**PROBLEM DETAILS**
Everything from the line containing "for leftover in" down to the line containing "if empty is" is to be returned exactly; include both boundary lines and leave out all others.

─── DATASET EXCERPT ───

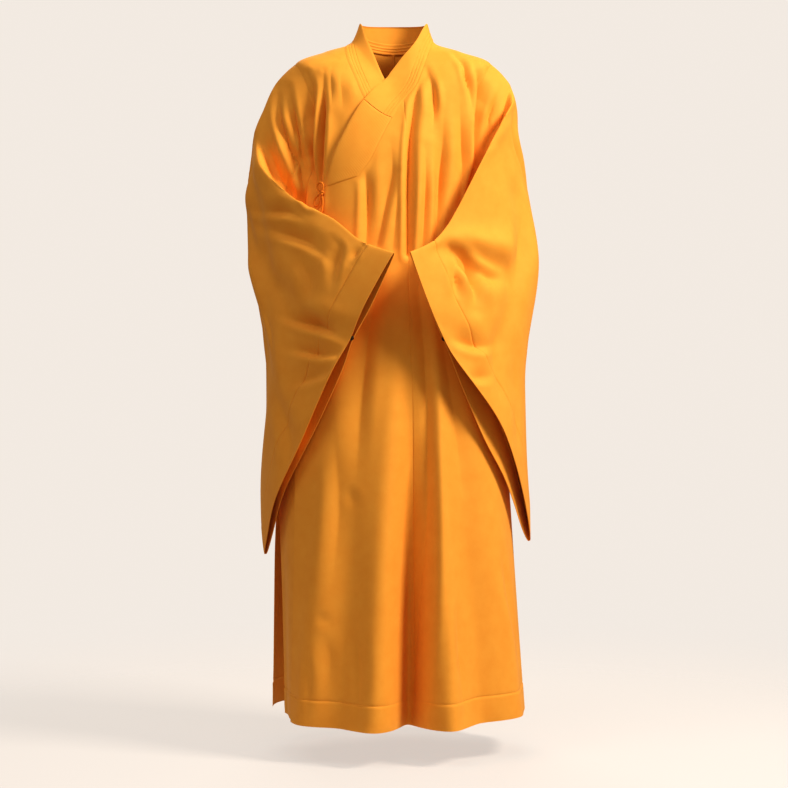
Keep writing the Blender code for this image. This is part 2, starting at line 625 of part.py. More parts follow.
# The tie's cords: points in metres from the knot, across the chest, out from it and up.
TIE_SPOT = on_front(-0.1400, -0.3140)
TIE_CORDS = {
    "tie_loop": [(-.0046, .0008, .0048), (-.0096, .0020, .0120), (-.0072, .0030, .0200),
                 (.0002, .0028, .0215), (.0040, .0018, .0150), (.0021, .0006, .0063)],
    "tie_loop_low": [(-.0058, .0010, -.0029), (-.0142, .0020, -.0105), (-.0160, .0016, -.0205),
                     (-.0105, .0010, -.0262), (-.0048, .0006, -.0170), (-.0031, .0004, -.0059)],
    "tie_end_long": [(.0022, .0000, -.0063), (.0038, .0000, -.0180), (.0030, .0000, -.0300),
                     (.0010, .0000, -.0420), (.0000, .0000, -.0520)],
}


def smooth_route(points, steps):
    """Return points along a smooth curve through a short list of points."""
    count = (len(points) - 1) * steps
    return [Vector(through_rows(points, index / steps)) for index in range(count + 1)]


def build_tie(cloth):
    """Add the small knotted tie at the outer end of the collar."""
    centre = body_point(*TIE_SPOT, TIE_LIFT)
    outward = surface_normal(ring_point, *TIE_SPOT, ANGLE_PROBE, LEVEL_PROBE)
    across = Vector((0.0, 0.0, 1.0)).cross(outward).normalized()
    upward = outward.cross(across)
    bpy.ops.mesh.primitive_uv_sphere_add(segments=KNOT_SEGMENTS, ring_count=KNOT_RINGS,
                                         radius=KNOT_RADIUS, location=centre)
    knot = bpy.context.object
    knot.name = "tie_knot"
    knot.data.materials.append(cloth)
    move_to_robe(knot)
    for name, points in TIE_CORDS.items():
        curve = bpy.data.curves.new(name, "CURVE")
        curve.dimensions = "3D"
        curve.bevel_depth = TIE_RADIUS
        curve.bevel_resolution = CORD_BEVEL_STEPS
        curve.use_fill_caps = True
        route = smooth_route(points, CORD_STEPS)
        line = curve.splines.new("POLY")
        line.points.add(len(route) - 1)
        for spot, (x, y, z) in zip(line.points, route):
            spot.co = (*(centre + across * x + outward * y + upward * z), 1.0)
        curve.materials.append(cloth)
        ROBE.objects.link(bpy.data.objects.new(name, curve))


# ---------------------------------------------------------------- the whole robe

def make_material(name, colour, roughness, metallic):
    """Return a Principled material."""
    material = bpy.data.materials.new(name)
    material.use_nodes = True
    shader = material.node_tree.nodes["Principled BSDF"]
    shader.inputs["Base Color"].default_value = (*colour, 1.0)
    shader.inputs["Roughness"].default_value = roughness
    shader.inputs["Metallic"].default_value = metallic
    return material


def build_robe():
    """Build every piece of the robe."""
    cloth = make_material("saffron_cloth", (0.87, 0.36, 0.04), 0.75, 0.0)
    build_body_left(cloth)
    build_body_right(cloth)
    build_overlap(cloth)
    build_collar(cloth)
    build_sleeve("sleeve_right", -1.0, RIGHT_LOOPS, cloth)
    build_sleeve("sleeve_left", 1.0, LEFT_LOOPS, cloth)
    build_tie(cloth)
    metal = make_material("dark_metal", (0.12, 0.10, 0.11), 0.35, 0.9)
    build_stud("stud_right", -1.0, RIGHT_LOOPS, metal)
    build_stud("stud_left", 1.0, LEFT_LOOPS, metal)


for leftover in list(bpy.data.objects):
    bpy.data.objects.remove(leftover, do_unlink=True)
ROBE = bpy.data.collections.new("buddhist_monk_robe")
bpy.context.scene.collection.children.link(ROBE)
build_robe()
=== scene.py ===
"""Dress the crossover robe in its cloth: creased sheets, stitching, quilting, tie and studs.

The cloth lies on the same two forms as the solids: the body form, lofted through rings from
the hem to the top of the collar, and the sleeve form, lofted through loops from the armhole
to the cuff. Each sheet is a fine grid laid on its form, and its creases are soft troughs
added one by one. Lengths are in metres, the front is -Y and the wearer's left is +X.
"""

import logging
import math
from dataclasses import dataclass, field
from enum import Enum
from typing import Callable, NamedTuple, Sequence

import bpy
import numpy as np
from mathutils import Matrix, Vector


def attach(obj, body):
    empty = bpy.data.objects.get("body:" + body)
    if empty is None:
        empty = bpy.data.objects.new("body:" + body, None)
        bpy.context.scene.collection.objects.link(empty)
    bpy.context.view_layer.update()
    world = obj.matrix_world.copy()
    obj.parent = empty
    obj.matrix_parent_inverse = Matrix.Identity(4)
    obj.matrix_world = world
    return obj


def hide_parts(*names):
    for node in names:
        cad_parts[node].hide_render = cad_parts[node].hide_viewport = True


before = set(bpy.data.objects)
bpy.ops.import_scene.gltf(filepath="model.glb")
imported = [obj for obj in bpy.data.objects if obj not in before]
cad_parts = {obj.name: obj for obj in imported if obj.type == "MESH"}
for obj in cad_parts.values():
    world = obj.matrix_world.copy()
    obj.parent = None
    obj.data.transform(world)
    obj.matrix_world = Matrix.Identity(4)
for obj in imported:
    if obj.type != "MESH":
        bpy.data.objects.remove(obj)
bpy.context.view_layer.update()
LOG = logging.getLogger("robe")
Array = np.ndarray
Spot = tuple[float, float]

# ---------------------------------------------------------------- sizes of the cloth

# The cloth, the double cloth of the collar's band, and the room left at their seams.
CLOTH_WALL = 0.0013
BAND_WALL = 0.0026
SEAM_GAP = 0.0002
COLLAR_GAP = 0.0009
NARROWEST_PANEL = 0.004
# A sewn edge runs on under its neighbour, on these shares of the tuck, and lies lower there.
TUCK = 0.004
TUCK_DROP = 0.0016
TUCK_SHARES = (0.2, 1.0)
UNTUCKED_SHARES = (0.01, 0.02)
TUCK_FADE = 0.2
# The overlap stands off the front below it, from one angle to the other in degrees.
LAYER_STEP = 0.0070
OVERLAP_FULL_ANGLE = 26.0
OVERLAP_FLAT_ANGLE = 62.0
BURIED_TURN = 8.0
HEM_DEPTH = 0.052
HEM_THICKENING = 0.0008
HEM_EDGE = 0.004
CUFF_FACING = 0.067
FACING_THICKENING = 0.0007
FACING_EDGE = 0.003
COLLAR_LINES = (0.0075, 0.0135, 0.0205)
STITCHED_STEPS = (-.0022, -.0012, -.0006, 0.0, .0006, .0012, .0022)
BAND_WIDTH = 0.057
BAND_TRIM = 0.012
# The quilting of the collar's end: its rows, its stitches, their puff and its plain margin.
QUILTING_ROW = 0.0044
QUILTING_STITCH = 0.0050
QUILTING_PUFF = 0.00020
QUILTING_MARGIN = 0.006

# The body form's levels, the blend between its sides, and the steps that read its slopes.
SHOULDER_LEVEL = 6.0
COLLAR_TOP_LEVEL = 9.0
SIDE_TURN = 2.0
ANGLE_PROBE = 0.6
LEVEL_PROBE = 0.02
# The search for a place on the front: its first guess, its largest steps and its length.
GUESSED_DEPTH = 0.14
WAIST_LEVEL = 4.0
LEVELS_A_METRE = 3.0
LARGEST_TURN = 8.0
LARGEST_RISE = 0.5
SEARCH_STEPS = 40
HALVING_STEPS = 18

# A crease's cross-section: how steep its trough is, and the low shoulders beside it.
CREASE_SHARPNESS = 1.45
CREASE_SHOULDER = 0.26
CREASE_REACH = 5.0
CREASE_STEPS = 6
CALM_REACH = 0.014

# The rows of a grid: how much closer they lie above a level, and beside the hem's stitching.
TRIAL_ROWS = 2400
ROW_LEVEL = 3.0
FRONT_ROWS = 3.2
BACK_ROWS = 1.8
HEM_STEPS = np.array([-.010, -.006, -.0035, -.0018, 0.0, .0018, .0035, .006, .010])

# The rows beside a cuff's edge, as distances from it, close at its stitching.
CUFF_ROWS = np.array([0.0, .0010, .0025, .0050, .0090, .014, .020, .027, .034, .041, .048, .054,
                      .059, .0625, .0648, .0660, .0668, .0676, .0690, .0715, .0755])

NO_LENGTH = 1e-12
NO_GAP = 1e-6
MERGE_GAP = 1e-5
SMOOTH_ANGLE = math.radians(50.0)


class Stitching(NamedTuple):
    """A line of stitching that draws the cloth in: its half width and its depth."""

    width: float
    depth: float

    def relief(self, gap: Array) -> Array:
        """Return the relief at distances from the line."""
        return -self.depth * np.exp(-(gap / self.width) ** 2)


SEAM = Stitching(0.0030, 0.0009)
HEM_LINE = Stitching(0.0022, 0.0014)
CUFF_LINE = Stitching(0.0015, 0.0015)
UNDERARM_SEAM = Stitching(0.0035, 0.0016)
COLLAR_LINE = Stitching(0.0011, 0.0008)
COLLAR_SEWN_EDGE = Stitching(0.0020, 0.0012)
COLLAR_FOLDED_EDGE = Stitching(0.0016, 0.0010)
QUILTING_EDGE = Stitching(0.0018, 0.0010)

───

**RESULT OF THE TASK**
for leftover in list(bpy.data.objects):
    bpy.data.objects.remove(leftover, do_unlink=True)
ROBE = bpy.data.collections.new("buddhist_monk_robe")
bpy.context.scene.collection.children.link(ROBE)
build_robe()
=== scene.py ===
"""Dress the crossover robe in its cloth: creased sheets, stitching, quilting, tie and studs.

The cloth lies on the same two forms as the solids: the body form, lofted through rings from
the hem to the top of the collar, and the sleeve form, lofted through loops from the armhole
to the cuff. Each sheet is a fine grid laid on its form, and its creases are soft troughs
added one by one. Lengths are in metres, the front is -Y and the wearer's left is +X.
"""

import logging
import math
from dataclasses import dataclass, field
from enum import Enum
from typing import Callable, NamedTuple, Sequence

import bpy
import numpy as np
from mathutils import Matrix, Vector


def attach(obj, body):
    empty = bpy.data.objects.get("body:" + body)
    if empty is None:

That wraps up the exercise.